→ **A run of records**:

═══

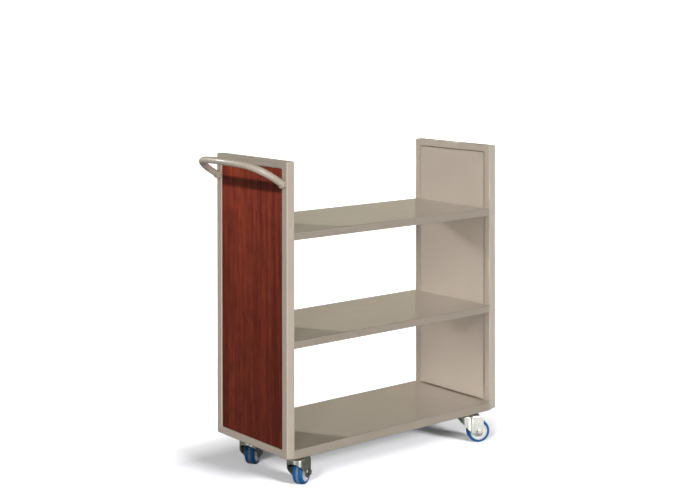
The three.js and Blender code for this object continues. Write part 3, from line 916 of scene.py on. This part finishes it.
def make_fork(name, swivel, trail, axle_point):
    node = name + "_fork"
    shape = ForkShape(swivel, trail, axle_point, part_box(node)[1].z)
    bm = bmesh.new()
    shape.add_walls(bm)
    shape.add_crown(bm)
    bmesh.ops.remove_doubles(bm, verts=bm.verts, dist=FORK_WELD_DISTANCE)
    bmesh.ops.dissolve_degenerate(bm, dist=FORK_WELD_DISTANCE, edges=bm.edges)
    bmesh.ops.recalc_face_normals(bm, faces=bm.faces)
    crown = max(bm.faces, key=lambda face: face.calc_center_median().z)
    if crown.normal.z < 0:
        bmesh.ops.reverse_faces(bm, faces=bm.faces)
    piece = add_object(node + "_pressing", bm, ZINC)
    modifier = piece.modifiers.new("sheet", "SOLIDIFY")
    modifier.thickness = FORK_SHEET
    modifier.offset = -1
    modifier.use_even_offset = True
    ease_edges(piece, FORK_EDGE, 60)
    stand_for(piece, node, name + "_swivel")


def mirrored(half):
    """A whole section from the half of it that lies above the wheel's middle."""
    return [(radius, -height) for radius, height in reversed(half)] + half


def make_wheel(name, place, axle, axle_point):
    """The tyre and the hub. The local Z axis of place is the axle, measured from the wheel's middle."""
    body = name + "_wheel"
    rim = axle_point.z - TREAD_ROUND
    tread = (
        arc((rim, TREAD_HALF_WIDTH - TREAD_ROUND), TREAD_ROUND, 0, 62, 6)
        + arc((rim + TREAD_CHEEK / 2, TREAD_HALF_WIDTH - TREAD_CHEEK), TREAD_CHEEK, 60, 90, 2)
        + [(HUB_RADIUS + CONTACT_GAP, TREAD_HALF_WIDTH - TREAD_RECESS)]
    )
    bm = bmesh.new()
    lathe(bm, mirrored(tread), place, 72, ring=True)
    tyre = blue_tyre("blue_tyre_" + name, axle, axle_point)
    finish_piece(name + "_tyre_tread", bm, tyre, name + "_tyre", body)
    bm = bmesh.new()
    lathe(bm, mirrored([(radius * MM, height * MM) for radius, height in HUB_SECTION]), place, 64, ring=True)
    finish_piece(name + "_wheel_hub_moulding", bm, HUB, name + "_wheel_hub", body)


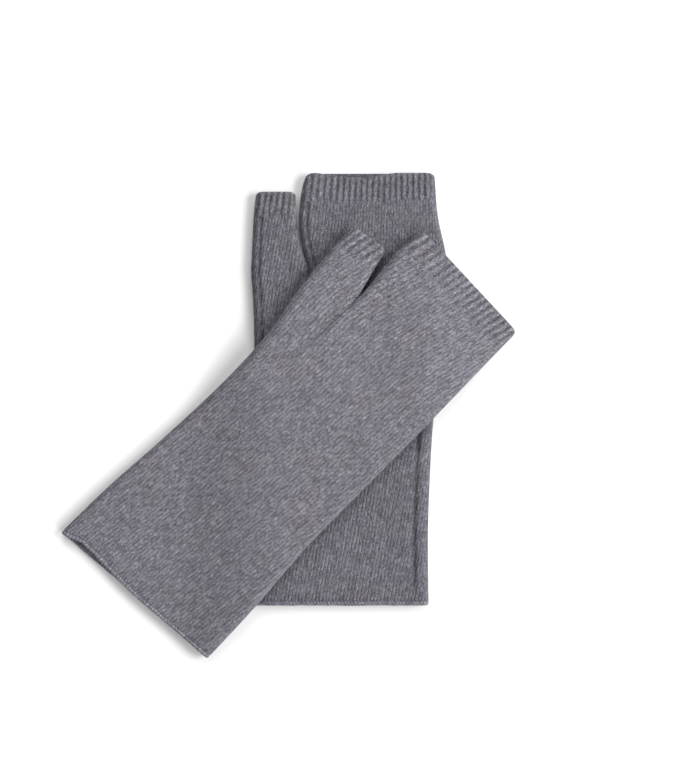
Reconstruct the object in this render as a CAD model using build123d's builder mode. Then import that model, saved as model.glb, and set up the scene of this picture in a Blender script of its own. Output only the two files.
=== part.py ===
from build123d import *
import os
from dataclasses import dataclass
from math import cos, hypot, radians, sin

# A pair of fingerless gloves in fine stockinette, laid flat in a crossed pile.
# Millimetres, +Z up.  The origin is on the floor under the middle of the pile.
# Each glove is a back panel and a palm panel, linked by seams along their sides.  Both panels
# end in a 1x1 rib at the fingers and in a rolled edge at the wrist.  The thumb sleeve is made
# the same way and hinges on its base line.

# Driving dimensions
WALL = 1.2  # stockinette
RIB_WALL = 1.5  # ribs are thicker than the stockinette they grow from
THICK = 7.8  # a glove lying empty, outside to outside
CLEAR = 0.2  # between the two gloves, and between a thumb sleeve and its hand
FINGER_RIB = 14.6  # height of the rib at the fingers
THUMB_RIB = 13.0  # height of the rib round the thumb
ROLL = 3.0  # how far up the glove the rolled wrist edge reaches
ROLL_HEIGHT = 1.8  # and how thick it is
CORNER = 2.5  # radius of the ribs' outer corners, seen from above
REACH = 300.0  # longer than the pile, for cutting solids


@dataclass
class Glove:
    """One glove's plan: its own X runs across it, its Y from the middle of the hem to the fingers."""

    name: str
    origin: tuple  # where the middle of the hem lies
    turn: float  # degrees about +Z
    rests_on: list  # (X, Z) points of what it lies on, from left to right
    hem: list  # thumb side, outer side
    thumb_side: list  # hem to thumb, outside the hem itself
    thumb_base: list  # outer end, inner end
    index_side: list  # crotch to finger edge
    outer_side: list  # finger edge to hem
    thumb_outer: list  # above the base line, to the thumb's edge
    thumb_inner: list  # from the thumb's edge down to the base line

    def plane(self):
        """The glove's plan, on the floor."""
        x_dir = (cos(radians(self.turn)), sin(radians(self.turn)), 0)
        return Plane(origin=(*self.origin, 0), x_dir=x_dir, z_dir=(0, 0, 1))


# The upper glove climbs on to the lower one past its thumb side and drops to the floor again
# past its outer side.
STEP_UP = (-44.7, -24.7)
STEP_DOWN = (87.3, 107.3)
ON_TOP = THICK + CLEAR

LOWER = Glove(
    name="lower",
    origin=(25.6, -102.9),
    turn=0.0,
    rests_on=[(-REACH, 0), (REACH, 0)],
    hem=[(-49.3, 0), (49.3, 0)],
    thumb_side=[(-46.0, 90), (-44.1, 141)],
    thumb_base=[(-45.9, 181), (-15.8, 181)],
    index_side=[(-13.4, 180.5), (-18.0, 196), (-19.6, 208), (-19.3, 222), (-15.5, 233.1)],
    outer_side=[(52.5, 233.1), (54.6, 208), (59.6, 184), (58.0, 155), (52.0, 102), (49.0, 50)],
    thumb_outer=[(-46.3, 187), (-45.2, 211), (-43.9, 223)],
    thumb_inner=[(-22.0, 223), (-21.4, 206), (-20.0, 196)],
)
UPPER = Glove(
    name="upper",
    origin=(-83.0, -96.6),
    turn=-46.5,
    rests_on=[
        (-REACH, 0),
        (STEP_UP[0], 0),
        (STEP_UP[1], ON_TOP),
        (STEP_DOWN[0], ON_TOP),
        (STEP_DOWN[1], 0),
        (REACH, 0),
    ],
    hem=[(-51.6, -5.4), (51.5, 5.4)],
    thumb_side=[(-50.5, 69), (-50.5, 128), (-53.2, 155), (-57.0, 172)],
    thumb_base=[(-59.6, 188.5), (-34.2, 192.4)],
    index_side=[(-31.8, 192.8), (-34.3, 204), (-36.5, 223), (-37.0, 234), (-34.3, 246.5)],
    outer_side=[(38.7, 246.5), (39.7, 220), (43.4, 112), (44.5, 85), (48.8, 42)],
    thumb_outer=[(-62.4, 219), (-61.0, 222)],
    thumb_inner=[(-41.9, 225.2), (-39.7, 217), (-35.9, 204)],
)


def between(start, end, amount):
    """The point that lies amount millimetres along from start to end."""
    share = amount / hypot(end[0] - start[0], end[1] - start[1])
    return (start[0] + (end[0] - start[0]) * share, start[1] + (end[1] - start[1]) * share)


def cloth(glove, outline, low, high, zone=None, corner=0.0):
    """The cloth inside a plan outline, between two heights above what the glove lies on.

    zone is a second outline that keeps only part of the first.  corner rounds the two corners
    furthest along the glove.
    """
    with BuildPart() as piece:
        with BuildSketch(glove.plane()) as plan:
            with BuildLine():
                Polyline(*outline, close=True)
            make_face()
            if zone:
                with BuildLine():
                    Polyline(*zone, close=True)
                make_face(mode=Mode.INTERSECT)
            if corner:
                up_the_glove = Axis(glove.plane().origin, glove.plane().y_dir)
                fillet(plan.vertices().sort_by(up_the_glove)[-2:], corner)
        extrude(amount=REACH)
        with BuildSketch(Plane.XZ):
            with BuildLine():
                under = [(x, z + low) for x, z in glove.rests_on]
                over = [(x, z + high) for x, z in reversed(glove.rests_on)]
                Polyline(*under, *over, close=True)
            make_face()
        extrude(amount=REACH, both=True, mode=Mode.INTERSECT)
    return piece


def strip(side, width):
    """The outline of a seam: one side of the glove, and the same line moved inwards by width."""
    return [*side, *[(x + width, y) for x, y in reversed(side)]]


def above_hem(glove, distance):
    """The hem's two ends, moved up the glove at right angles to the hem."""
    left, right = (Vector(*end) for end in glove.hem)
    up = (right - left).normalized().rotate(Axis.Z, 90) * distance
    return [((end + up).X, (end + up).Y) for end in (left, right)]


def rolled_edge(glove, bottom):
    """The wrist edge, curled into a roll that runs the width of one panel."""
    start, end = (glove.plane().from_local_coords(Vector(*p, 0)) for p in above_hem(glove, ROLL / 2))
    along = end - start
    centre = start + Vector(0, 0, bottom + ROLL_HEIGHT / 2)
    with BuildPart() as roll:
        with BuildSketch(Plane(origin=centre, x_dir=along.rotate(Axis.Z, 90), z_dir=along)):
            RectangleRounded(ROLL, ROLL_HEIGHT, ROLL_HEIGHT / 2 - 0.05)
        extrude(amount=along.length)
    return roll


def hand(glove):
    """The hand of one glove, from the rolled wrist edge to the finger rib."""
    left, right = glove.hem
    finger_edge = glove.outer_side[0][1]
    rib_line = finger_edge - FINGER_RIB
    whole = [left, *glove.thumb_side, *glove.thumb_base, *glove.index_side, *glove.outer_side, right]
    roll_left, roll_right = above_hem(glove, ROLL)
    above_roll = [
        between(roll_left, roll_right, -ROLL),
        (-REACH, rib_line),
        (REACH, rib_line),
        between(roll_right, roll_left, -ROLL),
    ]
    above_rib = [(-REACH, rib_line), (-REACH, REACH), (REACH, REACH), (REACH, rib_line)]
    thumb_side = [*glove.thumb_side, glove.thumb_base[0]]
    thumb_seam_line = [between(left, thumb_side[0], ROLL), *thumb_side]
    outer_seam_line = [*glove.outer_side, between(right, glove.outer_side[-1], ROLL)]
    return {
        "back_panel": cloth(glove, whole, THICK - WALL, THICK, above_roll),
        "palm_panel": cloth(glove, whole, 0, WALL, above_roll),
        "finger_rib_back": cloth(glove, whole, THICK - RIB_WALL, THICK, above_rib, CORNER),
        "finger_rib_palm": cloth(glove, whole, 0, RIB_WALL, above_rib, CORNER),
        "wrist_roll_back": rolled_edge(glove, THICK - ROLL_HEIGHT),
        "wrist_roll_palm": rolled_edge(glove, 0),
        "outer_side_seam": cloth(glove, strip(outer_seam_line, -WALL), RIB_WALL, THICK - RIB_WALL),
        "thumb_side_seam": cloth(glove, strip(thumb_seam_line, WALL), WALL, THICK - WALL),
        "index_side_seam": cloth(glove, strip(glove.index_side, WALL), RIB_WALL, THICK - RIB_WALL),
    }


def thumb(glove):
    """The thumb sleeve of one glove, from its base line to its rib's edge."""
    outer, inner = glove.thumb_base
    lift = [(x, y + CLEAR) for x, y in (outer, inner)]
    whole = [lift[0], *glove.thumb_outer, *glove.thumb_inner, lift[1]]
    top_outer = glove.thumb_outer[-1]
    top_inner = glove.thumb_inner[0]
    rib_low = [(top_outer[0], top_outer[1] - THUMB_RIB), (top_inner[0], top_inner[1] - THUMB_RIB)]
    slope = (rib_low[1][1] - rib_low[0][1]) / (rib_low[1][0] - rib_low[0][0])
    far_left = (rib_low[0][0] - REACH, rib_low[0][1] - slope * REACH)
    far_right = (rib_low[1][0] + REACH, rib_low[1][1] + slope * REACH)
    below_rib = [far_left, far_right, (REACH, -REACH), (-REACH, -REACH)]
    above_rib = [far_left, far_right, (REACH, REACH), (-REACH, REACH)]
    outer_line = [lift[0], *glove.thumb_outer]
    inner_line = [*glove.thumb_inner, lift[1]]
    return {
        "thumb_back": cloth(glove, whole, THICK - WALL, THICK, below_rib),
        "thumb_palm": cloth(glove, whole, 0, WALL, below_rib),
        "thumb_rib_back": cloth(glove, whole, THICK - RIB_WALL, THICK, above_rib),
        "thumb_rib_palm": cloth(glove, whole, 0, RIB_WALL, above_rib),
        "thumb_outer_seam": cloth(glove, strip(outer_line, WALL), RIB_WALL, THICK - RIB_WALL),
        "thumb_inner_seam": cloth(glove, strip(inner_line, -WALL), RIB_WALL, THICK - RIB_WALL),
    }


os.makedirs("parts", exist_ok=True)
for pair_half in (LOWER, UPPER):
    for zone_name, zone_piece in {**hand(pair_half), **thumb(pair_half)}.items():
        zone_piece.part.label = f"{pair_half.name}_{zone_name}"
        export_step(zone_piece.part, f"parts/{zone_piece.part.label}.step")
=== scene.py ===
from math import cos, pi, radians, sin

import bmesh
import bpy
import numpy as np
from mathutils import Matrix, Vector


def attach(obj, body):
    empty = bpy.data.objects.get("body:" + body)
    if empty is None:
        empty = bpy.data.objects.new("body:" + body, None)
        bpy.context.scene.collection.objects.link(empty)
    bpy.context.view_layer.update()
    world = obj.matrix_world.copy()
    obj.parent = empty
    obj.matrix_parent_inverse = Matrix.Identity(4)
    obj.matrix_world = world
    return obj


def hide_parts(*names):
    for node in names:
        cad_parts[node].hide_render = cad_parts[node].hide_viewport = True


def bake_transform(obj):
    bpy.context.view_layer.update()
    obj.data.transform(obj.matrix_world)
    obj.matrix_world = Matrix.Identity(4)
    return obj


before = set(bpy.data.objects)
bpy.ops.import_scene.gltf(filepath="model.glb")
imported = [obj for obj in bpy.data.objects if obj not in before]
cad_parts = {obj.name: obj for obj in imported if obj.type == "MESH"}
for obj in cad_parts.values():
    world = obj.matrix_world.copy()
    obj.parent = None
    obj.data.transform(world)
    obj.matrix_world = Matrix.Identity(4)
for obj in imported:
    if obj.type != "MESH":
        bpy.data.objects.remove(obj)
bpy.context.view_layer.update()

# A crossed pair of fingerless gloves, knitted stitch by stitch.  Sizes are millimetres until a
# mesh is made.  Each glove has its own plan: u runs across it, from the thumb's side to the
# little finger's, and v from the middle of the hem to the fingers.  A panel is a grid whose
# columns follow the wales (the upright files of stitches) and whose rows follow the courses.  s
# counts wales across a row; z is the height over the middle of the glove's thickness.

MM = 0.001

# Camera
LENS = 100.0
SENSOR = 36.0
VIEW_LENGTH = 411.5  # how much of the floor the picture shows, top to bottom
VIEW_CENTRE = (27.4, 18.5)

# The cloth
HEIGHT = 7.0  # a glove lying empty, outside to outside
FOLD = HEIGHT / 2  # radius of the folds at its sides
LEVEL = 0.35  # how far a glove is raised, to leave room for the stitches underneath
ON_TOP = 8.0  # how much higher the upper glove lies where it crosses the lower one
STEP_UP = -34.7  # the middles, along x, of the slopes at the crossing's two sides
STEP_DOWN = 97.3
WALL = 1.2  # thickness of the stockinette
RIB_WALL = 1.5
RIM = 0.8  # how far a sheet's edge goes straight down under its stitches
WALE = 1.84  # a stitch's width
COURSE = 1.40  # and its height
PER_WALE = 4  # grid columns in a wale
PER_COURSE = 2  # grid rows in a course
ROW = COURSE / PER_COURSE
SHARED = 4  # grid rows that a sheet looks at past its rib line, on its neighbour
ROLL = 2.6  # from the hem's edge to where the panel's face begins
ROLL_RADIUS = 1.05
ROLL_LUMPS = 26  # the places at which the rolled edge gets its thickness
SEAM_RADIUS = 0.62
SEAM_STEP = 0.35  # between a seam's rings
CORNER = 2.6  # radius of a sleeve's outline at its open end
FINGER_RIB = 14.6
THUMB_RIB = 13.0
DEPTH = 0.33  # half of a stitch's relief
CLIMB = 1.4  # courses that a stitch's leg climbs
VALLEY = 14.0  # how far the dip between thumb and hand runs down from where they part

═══

→ **TASK OBJECTIVE**:
Give again, word for word, the lines of the listing, starting at its first line and ending with the line containing "return [(radius, -height)".

→ **SOLUTION TO THIS PROBLEM**:
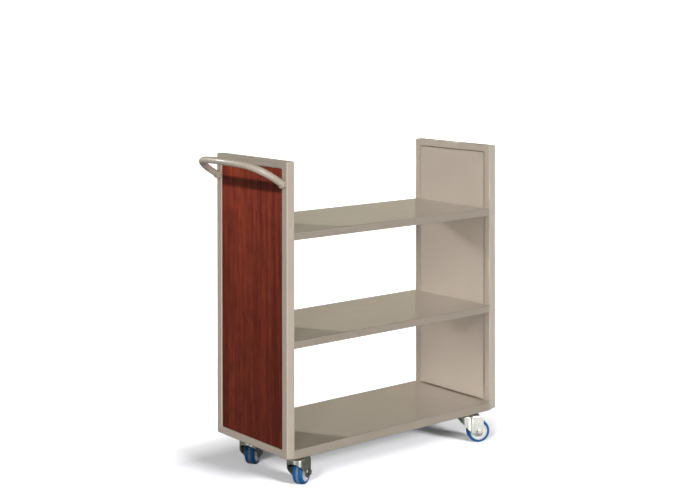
The three.js and Blender code for this object continues. Write part 3, from line 916 of scene.py on. This part finishes it.
def make_fork(name, swivel, trail, axle_point):
    node = name + "_fork"
    shape = ForkShape(swivel, trail, axle_point, part_box(node)[1].z)
    bm = bmesh.new()
    shape.add_walls(bm)
    shape.add_crown(bm)
    bmesh.ops.remove_doubles(bm, verts=bm.verts, dist=FORK_WELD_DISTANCE)
    bmesh.ops.dissolve_degenerate(bm, dist=FORK_WELD_DISTANCE, edges=bm.edges)
    bmesh.ops.recalc_face_normals(bm, faces=bm.faces)
    crown = max(bm.faces, key=lambda face: face.calc_center_median().z)
    if crown.normal.z < 0:
        bmesh.ops.reverse_faces(bm, faces=bm.faces)
    piece = add_object(node + "_pressing", bm, ZINC)
    modifier = piece.modifiers.new("sheet", "SOLIDIFY")
    modifier.thickness = FORK_SHEET
    modifier.offset = -1
    modifier.use_even_offset = True
    ease_edges(piece, FORK_EDGE, 60)
    stand_for(piece, node, name + "_swivel")


def mirrored(half):
    """A whole section from the half of it that lies above the wheel's middle."""
    return [(radius, -height) for radius, height in reversed(half)] + half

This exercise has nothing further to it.